O mastócito é uma célula determinante na relação entre o cérebro e a pele, uma vez que é a célula central na inflamação neurogénica, atendendo à sua localização de proximidade com vasos e terminações nervosas. Em vários estudos os dados suportam a associação entre a ativação mastocitária e os problemas mentais 4. Numa publicação recente, os níveis de depressão em doentes com mastocitose demonstraram estar significativamente associados com os níveis de triptofano 15. Existem alterações no metabolismo do triptofano na mastocitose e isto associou-se com stress e depressão, sugerindo que os mastócitos participam nas vias inflamatórias associadas com depressão. A ativação mastocitária também aumenta comportamentos ansiosos 16, enquanto a depressão e a ansiedade estão associadas com aumento do número de mastócitos e da sua desgranulação 17. Existe cada vez mais evidência de que os mastócitos são críticos para a fisiopatologia das doenças inflamatórias 15,18. Dados da literatura mostram que a depressão se associa, em parte, a transtornos inflamatórios, incluindo alterações da interleucina-6 (IL-6), fator de necrose tumoral alfa, IL-1 β, IL-2 e proteína C reativa 19,20. Uma meta-análise pôs em evidência que doentes com depressão têm aumento dos níveis de fator de necrose tumoral alfa e da IL-6 21 e vários estudos apontam para o papel importante dos mastócitos na depressão induzida pela inflamação 15,22.

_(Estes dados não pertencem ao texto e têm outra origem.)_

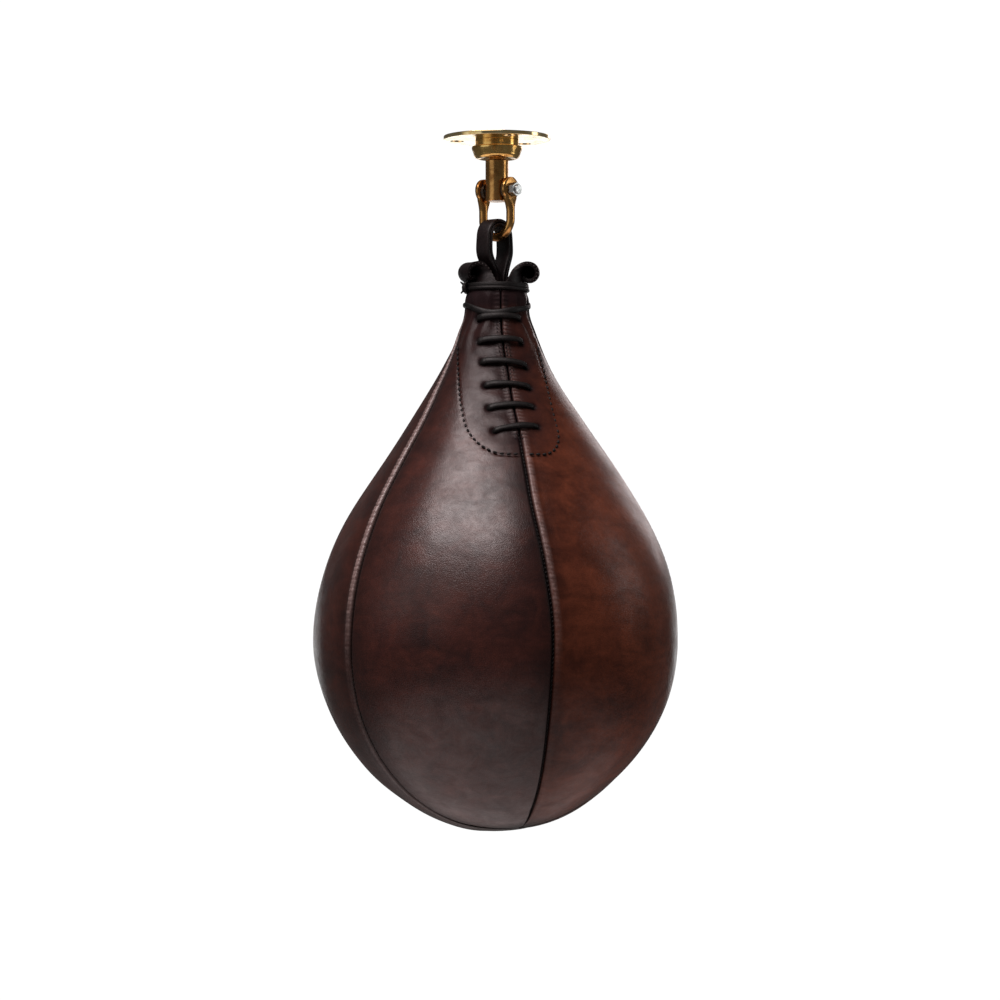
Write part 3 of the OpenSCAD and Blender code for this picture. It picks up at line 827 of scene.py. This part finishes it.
def panel(node, first, last, lips, middle, material, lacing=None):
    """One gore from one seam to the next; lacing says which of its edges is the slit: first or last."""
    w = ROWS
    r, z = radius_at(w), height_at(w)
    start = seam_azimuth(first, w)
    width = r * ((seam_azimuth(last, w) - start) % (2 * np.pi))
    scale = np.minimum(1, width / FULL_WIDTH)
    closed_gap = SEAM_GAP * scale
    slit_gap = closed_gap + (SLIT_HALF - closed_gap) * in_slit(w)
    gaps = [slit_gap if lacing == side else closed_gap for side in ("first", "last")]
    s = column_distances(width, *gaps, middle)
    azimuth = start[:, None] + s / r[:, None]
    from_seam = {"first": s, "last": width[:, None] - s}
    w, z, scale = w[:, None], z[:, None], scale[:, None]
    lift = body_relief(skin(w, azimuth), w, azimuth)
    # Painted shade and lightened, partly lit ridges, summed over both edges.
    black, wear_and_highlight = 0, 0
    for (side, distance), lip in zip(from_seam.items(), lips):
        slit_share = in_slit(w) if lacing == side else 0
        marks = seam_marks(distance, w, scale, lip, slit_share)
        lift, black, wear_and_highlight = lift + marks[0], black + marks[1], wear_and_highlight + marks[2]
    # Painted shade on the neck above the lower tie.
    neck_shade_and_u_dark = 0.9 * (1 - below(w, -94 * MM, -103 * MM)) * np.ones_like(s)
    if lacing:
        distance, sign = from_seam[lacing], 1 if lacing == "first" else -1
        lift = lift + lacing_relief(distance, w, z, sign, width[:, None])
        # Darker and duller inside the U of stitches round the lacing.
        neck_shade_and_u_dark = np.maximum(neck_shade_and_u_dark, 0.45 * (1 - ease(u_distance(distance, z, sign), -9 * MM, 3 * MM)))
        # Painted shade in the dented lace holes.
        for hole in hole_distances(distance, z, sign):
            black = black + 0.95 * bell(hole, 0, 2.2 * MM)
    thickness = PANEL_T * np.minimum(1, 0.55 + scale)
    solid = sheet_solid(skin(w, azimuth, lift), skin(w, azimuth, lift - thickness))
    # Masks for the material: painted shade at seams and holes, painted shade on the neck with the darker U,
    # and worn ridges painted lit.
    tones = {"seam": black, "neck_shade_and_u_dark": neck_shade_and_u_dark, "wear_and_highlight": wear_and_highlight}
    values = {name: np.tile(np.clip(tone, 0, 1).ravel(), 2) for name, tone in tones.items()}
    made = piece(f"{node}_leather", solid, material, replaces=[node], values=values)


def make_panels():
    panel("panel_front_left", "left", "front", (0.15, 0.1), 44, HIDE_LEFT, lacing="last")
    panel("panel_front_right", "front", "right", (0.9, 0.4), 44, HIDE_RIGHT, lacing="first")
    panel("panel_side_right", "right", "back_right", (0.4, 0.4), 30, HIDE_RIGHT)
    panel("panel_back", "back_right", "back_left", (0.5, 0.4), 30, HIDE_SIDE)
    panel("panel_side_left", "back_left", "left", (0.4, 1.3), 30, HIDE_SIDE)


# -------- seams and sewing


def seam_line(name, top_w, lift):
    """Points down a seam and the surface normals there."""
    w = np.arange(top_w, POLE_W - 2 * MM, 1.2 * MM)
    azimuth = seam_azimuth(name, w)
    return skin(w, azimuth, lift), skin_normal(w, azimuth)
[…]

O presente estudo tem algumas limitações, maioritariamente associadas ao facto de ser um estudo retrospetivo.
Assim, não foi possível avaliar a possibilidade de existirem outras comorbilidades associadas à prescrição de psicofármacos nem estabelecer uma verdadeira relação causal entre os distúrbios psiquiátricos, o consumo de psicofármacos e a urticária crónica espontânea. Trata-se também de um estudo com uma amostra pequena de doentes seguidos num hospital terciário numa área urbana, não sendo possível generalizar a outras populações os resultados obtidos.
Seria importante a realização de estudos multicêntricos e prospetivos para melhor estabelecer a relação entre a urticária crónica espontânea, a patologia psiquiátrica e o consumo de psicofármacos.
O esclarecimento desta relação, nomeadamente se a patologia psiquiátrica é um desencadeante da urticária crónica espontânea ou se a urticária crónica espontânea leva ao desenvolvimento de patologia psiquiátrica, seria muito importante para uma melhor abordagem diagnóstica e terapêutica destes doentes.
Em conclusão, o consumo de psicofármacos na população controlo deste estudo reflete os achados descritos na população geral a nível nacional (22.9% dos portugueses sofrem de perturbações psiquiátricas). No entanto, verificamos que os doentes com UCE apresentam maior tendência ao consumo de mais do que um psicofármaco (p= 0,017), independentemente do grupo farmacológico envolvido. Estes dados favorecem a ideia de que a avaliação psicológica possa ser importante na abordagem diagnóstica e terapêutica destes doentes.